━━━ COLLECTED DATA
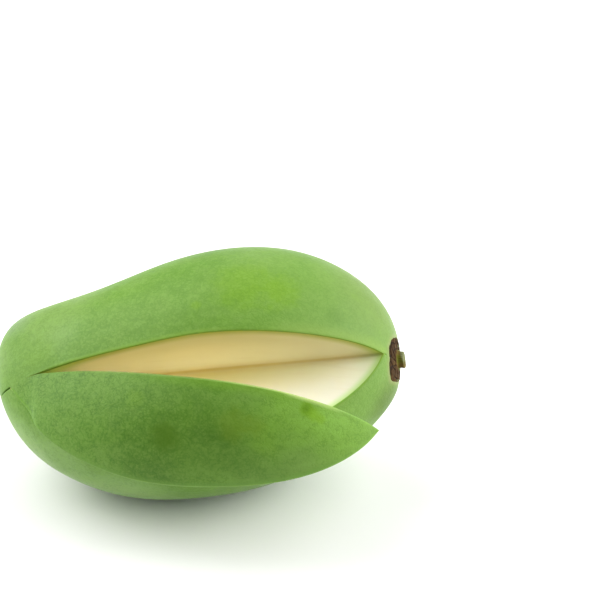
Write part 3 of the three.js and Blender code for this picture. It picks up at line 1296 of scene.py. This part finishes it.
@dataclass
class StalkStub:
    """Corky scar at the stem end with the short stub of the stalk standing in it."""

    form: FruitForm
    seat: StalkSeat
    finish: CorkFinish
    name: str = "stalk_scar_and_stub"
    node: str = "stalk_stub"
    rim_proud: float = 0.14 * MM
    rim_tuck: float = 0.3 * MM
    underside: float = 1.0 * MM
    dish_depth: float = 0.4 * MM
    crack_depth: float = 0.35 * MM
    crack_rings: float = 3.6
    stub_radius: float = 2.75 * MM
    stub_flare: float = 0.35 * MM
    stub_height: float = 1.85 * MM
    stub_slant: float = 0.55 * MM
    slant_turn_deg: float = 50.0
    around: int = 168
    under_rows: int = 12
    scar_rows: int = 64
    stub_rows: int = 34
    probe_from: float = 0.3
    probe_reach: float = 0.22

    def skin_height(self, wide: Array, thick: Array) -> Array:
        """Finds the skin over the stem end.

        Args:
            wide: Distances from the core line across the wide way.
            thick: Distances out of the cut cheek.

        Returns:
            x of the skin in the fruit's own frame, met by rays along the core that start at the probe's
            share of the fruit's length from its middle and run for its reach.
        """
        inside = np.full_like(wide, self.form.length * self.probe_from)
        origins = self.form.to_part(np.stack([inside, wide + self.form.core_at(np.pi), thick], axis=-1))
        along = np.broadcast_to(self.form.axes()[0], origins.shape)
        met = self.form.reach(origins, along, self.form.length * self.probe_reach)
        return self.form.to_fruit(met)[..., 0]

    def cracks(self, ring: Array, turn: Array) -> Array:
        """Draws the cork's cracks.

        Args:
            ring: Share of the way from the scar's middle to its rim.
            turn: Angles round it.

        Returns:
            0 on the cork to 1 in a crack: wavy rings, broken up by rays that bend with the distance.
        """
        waver = 0.07 * np.sin(3 * turn + 1.0) + 0.05 * np.sin(7 * turn + 4 * ring)
        waver = waver + 0.03 * np.sin(13 * turn)
        rings = np.cos(2 * np.pi * self.crack_rings * (ring + waver))
        rays = np.cos(11 * turn + 2.5 * np.sin(5 * ring + 2 * turn) + 6 * ring)
        cracks = np.maximum(smooth_step(rings, 0.62, 0.98), 0.8 * smooth_step(rays, 0.75, 0.99))
        return cracks * smooth_step(ring, 0.36, 0.5)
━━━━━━
*WHAT TO WORK ON*: Give the lines again, exactly as they stand, from the beginning of the data through the line with "scar at the".

*WRITTEN REPLY*:
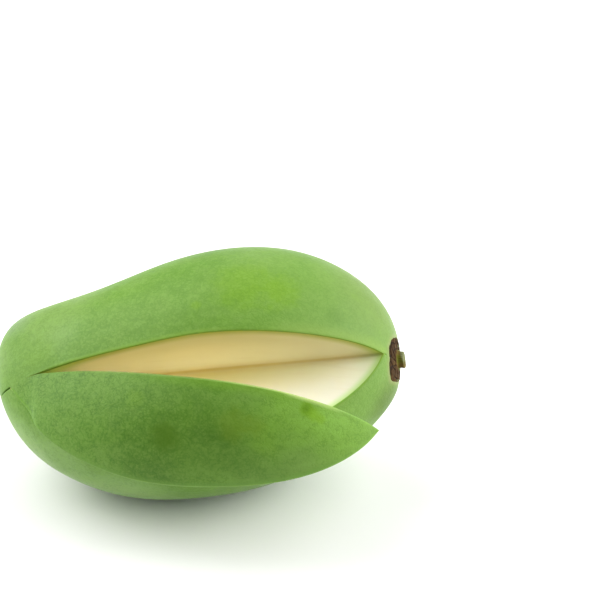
Write part 3 of the three.js and Blender code for this picture. It picks up at line 1296 of scene.py. This part finishes it.
@dataclass
class StalkStub:
    """Corky scar at the stem end with the short stub of the stalk standing in it."""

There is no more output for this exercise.